■ Do this ■
Give back the entire listing verbatim.

■ Material provided ■
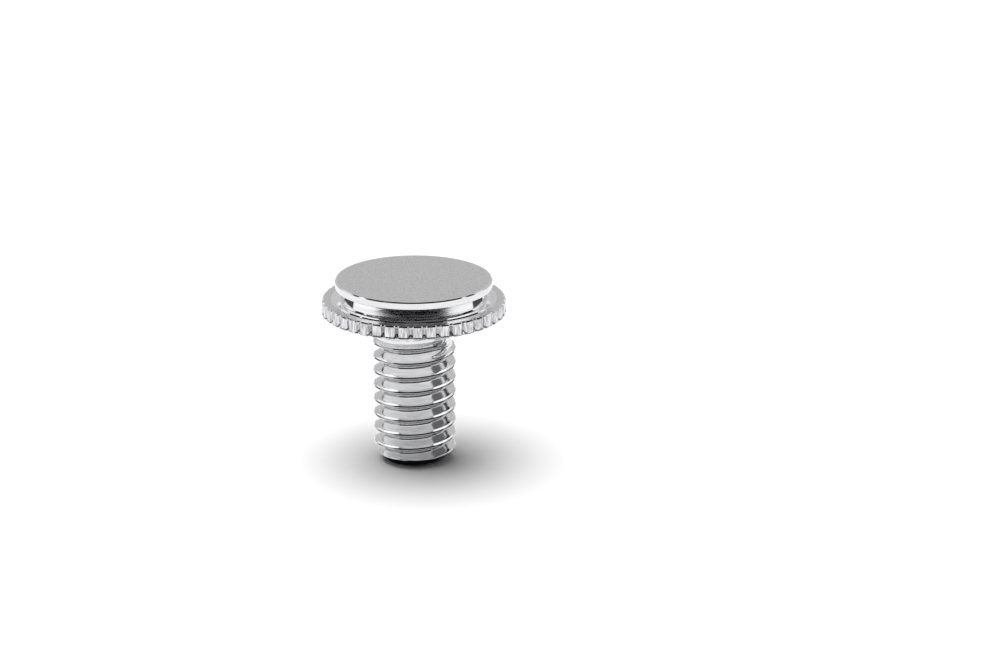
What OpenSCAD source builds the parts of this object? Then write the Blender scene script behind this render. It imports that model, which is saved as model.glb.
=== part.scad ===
// Self-clinching screw with a smooth pilot disc in place of a driven head.
//
// One turned and rolled piece of steel that stands on its flat point. From the
// top down: the pilot disc that fills a blind hole, the tapered neck that the
// sheet flows in around, the knurled flange that locks it against turning, and
// the shank with its right-hand thread. The origin is on the axis, at the point.

/* [Pilot disc] */
// Diameter of the smooth disc
disc_d = 7.3; // [7:0.05:7.9]
// Thickness of the disc
disc_t = 0.34; // [0.24:0.02:0.8]
// Chamfer round the disc's top edge
disc_chamfer = 0.04; // [0.02:0.01:0.1]

/* [Clinch groove] */
// Height of the groove, from the flange to the disc
groove_h = 0.6; // [0.4:0.02:1.2]
// Diameter of the neck at the flange
neck_d = 6.84; // [6:0.02:6.9]
// Taper of the neck towards the disc, from the axis
neck_taper = 10; // [2:1:15]
// Radius of the fillet at the foot of the neck
neck_fillet = 0.08; // [0.04:0.01:0.12]
// Diameter of the raised ring round the foot of the neck
ring_d = 7.48; // [7.3:0.02:7.8]
// Height of the raised ring
ring_h = 0.03; // [0.02:0.01:0.06]

/* [Knurled flange] */
// Diameter of the flange over its teeth
flange_d = 8.6; // [8.2:0.05:10]
// Thickness of the flange
flange_t = 0.62; // [0.4:0.02:1.2]
// Number of teeth round the flange
tooth_count = 42; // [30:1:50]
// Depth of the gaps between the teeth
tooth_depth = 0.14; // [0.08:0.01:0.2]
// Width of a gap at the tooth tips
gap_top_w = 0.3; // [0.22:0.01:0.36]
// Width of a gap at its floor
gap_floor_w = 0.12; // [0.08:0.01:0.2]
// Bevel along the upper and lower ends of the teeth
tooth_bevel = 0.09; // [0.04:0.01:0.18]

/* [Shank] */
// Length from the underside of the flange to the point
shank_len = 7.28; // [5:0.02:16]
// Diameter of the plain shank under the flange, before the thread is rolled
blank_d = 3.5; // [3.3:0.02:3.7]
// Radius of the fillet between the shank and the flange
shank_fillet = 0.22; // [0.1:0.01:0.4]

/* [Thread] */
// Diameter over the thread's crests, a little under the nominal 4 mm
thread_d = 3.92; // [3.82:0.01:4]
// Pitch of the thread
pitch = 0.7; // [0.6:0.05:0.8]
// Length from the flange to the crest where the thread dies out
plain_len = 1.17; // [1:0.01:2]
// Direction in which the thread dies out, counterclockwise from +X
run_out_at = -56; // [-180:1:180]
// Angle over which the thread's last turn dies out
run_out_angle = 24; // [16:2:90]

/* [Point] */
// Diameter of the flat at the point
point_d = 2.6; // [2:0.05:2.8]
// Angle of the point's chamfer from the axis
point_angle = 48; // [30:1:60]

/* [Hidden] */
$fn = 96;
overlap = 0.2; // how far joined solids reach into each other
clear = 1; // how far a cutting shape passes what it cuts
skin_step = 0.01; // how far the round shank stands proud of the thread's skin

disc_r = disc_d / 2;
neck_r = neck_d / 2;
ring_r = ring_d / 2;
flange_r = flange_d / 2;
tooth_root_r = flange_r - tooth_depth;
blank_r = blank_d / 2;
crest_r = thread_d / 2;
point_r = point_d / 2;

// Heights of the faces above the point.
flange_z = shank_len;
groove_z = flange_z + flange_t;
ring_z = groove_z + ring_h;
disc_z = groove_z + groove_h;
top_z = disc_z + disc_t;

// Radius of the neck where it meets the disc.
neck_top_r = neck_r - (disc_z - ring_z) * tan(neck_taper);

// The thread has the standard 60 degree form, with flats of an eighth of the
// pitch on the crest and in the root.
flank_angle = 30;
crest_flat = pitch / 8;
root_flat = pitch / 8;
flank_w = (pitch - crest_flat - root_flat) / 2;
root_r = crest_r - flank_w / tan(flank_angle);
blank_rise = (blank_r - root_r) * tan(flank_angle);

// The helix is drawn in this many steps a turn, from below the point to one
// turn past the place where it dies out.
turn_steps = 48;
step_angle = 360 / turn_steps;
step_rise = pitch / turn_steps;
last_crest_z = flange_z - plain_len;
run_out_step = (ceil(last_crest_z / pitch) + 1) * turn_steps;
skin_steps = run_out_step + turn_steps;

// One pitch of the thread, upwards over its crest: [height over the crest's
// middle, radius, turns up to the groove that the point belongs to].
section = [
    [-pitch / 2 + root_flat / 2, root_r, 0],
    [-pitch / 2 + root_flat / 2 + blank_rise, blank_r, 0],
    [-crest_flat / 2, crest_r, 0],
    [crest_flat / 2, crest_r, 1],
    [pitch / 2 - root_flat / 2 - blank_rise, blank_r, 1],
    [pitch / 2 - root_flat / 2, root_r, 1]
];
rows = len(section);

// Share of the thread's full height at a step along the helix: 1 on the full
// turns, falling to 0 where the thread dies out.
function fullness(step) =
    let (past = (step - run_out_step) * step_angle / run_out_angle)
    min(1, max(0, 0.5 - past));

// Rolling presses the groove into the blank and raises the crest over it, and
// both die out along the helix.
function thread_r(step, part) =
    part[1] > blank_r
        ? blank_r + (part[1] - blank_r) * fullness(step)
        : blank_r - (blank_r - part[1]) * fullness(step + part[2] * turn_steps);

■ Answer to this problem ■
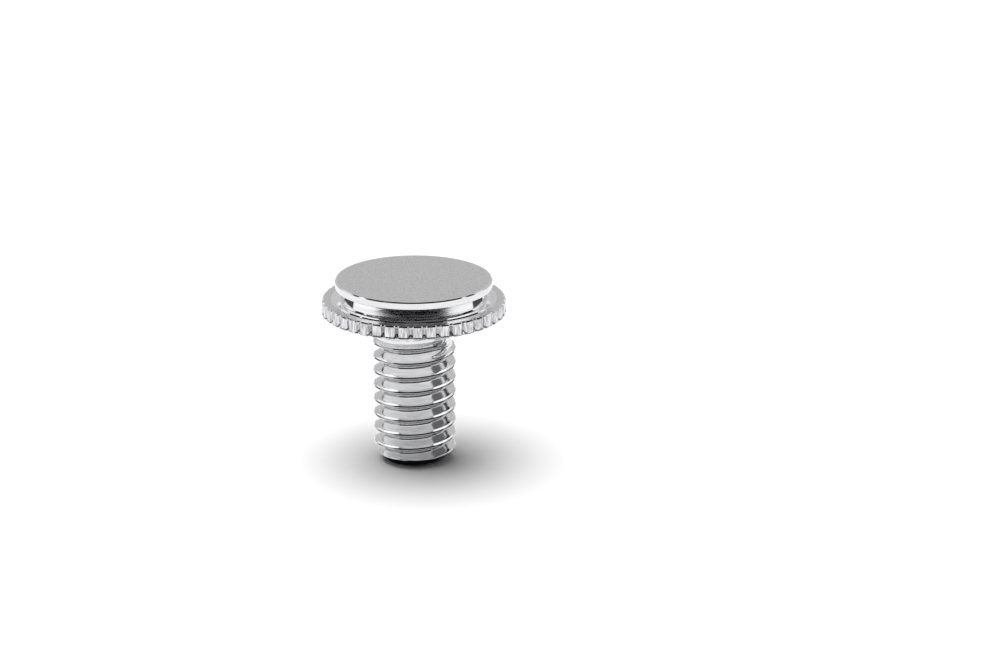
What OpenSCAD source builds the parts of this object? Then write the Blender scene script behind this render. It imports that model, which is saved as model.glb.
=== part.scad ===
// Self-clinching screw with a smooth pilot disc in place of a driven head.
//
// One turned and rolled piece of steel that stands on its flat point. From the
// top down: the pilot disc that fills a blind hole, the tapered neck that the
// sheet flows in around, the knurled flange that locks it against turning, and
// the shank with its right-hand thread. The origin is on the axis, at the point.

/* [Pilot disc] */
// Diameter of the smooth disc
disc_d = 7.3; // [7:0.05:7.9]
// Thickness of the disc
disc_t = 0.34; // [0.24:0.02:0.8]
// Chamfer round the disc's top edge
disc_chamfer = 0.04; // [0.02:0.01:0.1]

/* [Clinch groove] */
// Height of the groove, from the flange to the disc
groove_h = 0.6; // [0.4:0.02:1.2]
// Diameter of the neck at the flange
neck_d = 6.84; // [6:0.02:6.9]
// Taper of the neck towards the disc, from the axis
neck_taper = 10; // [2:1:15]
// Radius of the fillet at the foot of the neck
neck_fillet = 0.08; // [0.04:0.01:0.12]
// Diameter of the raised ring round the foot of the neck
ring_d = 7.48; // [7.3:0.02:7.8]
// Height of the raised ring
ring_h = 0.03; // [0.02:0.01:0.06]

/* [Knurled flange] */
// Diameter of the flange over its teeth
flange_d = 8.6; // [8.2:0.05:10]
// Thickness of the flange
flange_t = 0.62; // [0.4:0.02:1.2]
// Number of teeth round the flange
tooth_count = 42; // [30:1:50]
// Depth of the gaps between the teeth
tooth_depth = 0.14; // [0.08:0.01:0.2]
// Width of a gap at the tooth tips
gap_top_w = 0.3; // [0.22:0.01:0.36]
// Width of a gap at its floor
gap_floor_w = 0.12; // [0.08:0.01:0.2]
// Bevel along the upper and lower ends of the teeth
tooth_bevel = 0.09; // [0.04:0.01:0.18]

/* [Shank] */
// Length from the underside of the flange to the point
shank_len = 7.28; // [5:0.02:16]
// Diameter of the plain shank under the flange, before the thread is rolled
blank_d = 3.5; // [3.3:0.02:3.7]
// Radius of the fillet between the shank and the flange
shank_fillet = 0.22; // [0.1:0.01:0.4]

/* [Thread] */
// Diameter over the thread's crests, a little under the nominal 4 mm
thread_d = 3.92; // [3.82:0.01:4]
// Pitch of the thread
pitch = 0.7; // [0.6:0.05:0.8]
// Length from the flange to the crest where the thread dies out
plain_len = 1.17; // [1:0.01:2]
// Direction in which the thread dies out, counterclockwise from +X
run_out_at = -56; // [-180:1:180]
// Angle over which the thread's last turn dies out
run_out_angle = 24; // [16:2:90]

/* [Point] */
// Diameter of the flat at the point
point_d = 2.6; // [2:0.05:2.8]
// Angle of the point's chamfer from the axis
point_angle = 48; // [30:1:60]

/* [Hidden] */
$fn = 96;
overlap = 0.2; // how far joined solids reach into each other
clear = 1; // how far a cutting shape passes what it cuts
skin_step = 0.01; // how far the round shank stands proud of the thread's skin

disc_r = disc_d / 2;
neck_r = neck_d / 2;
ring_r = ring_d / 2;
flange_r = flange_d / 2;
tooth_root_r = flange_r - tooth_depth;
blank_r = blank_d / 2;
crest_r = thread_d / 2;
point_r = point_d / 2;

// Heights of the faces above the point.
flange_z = shank_len;
groove_z = flange_z + flange_t;
ring_z = groove_z + ring_h;
disc_z = groove_z + groove_h;
top_z = disc_z + disc_t;

// Radius of the neck where it meets the disc.
neck_top_r = neck_r - (disc_z - ring_z) * tan(neck_taper);

// The thread has the standard 60 degree form, with flats of an eighth of the
// pitch on the crest and in the root.
flank_angle = 30;
crest_flat = pitch / 8;
root_flat = pitch / 8;
flank_w = (pitch - crest_flat - root_flat) / 2;
root_r = crest_r - flank_w / tan(flank_angle);
blank_rise = (blank_r - root_r) * tan(flank_angle);

// The helix is drawn in this many steps a turn, from below the point to one
// turn past the place where it dies out.
turn_steps = 48;
step_angle = 360 / turn_steps;
step_rise = pitch / turn_steps;
last_crest_z = flange_z - plain_len;
run_out_step = (ceil(last_crest_z / pitch) + 1) * turn_steps;
skin_steps = run_out_step + turn_steps;

// One pitch of the thread, upwards over its crest: [height over the crest's
// middle, radius, turns up to the groove that the point belongs to].
section = [
    [-pitch / 2 + root_flat / 2, root_r, 0],
    [-pitch / 2 + root_flat / 2 + blank_rise, blank_r, 0],
    [-crest_flat / 2, crest_r, 0],
    [crest_flat / 2, crest_r, 1],
    [pitch / 2 - root_flat / 2 - blank_rise, blank_r, 1],
    [pitch / 2 - root_flat / 2, root_r, 1]
];
rows = len(section);

// Share of the thread's full height at a step along the helix: 1 on the full
// turns, falling to 0 where the thread dies out.
function fullness(step) =
    let (past = (step - run_out_step) * step_angle / run_out_angle)
    min(1, max(0, 0.5 - past));

// Rolling presses the groove into the blank and raises the crest over it, and
// both die out along the helix.
function thread_r(step, part) =
    part[1] > blank_r
        ? blank_r + (part[1] - blank_r) * fullness(step)
        : blank_r - (blank_r - part[1]) * fullness(step + part[2] * turn_steps);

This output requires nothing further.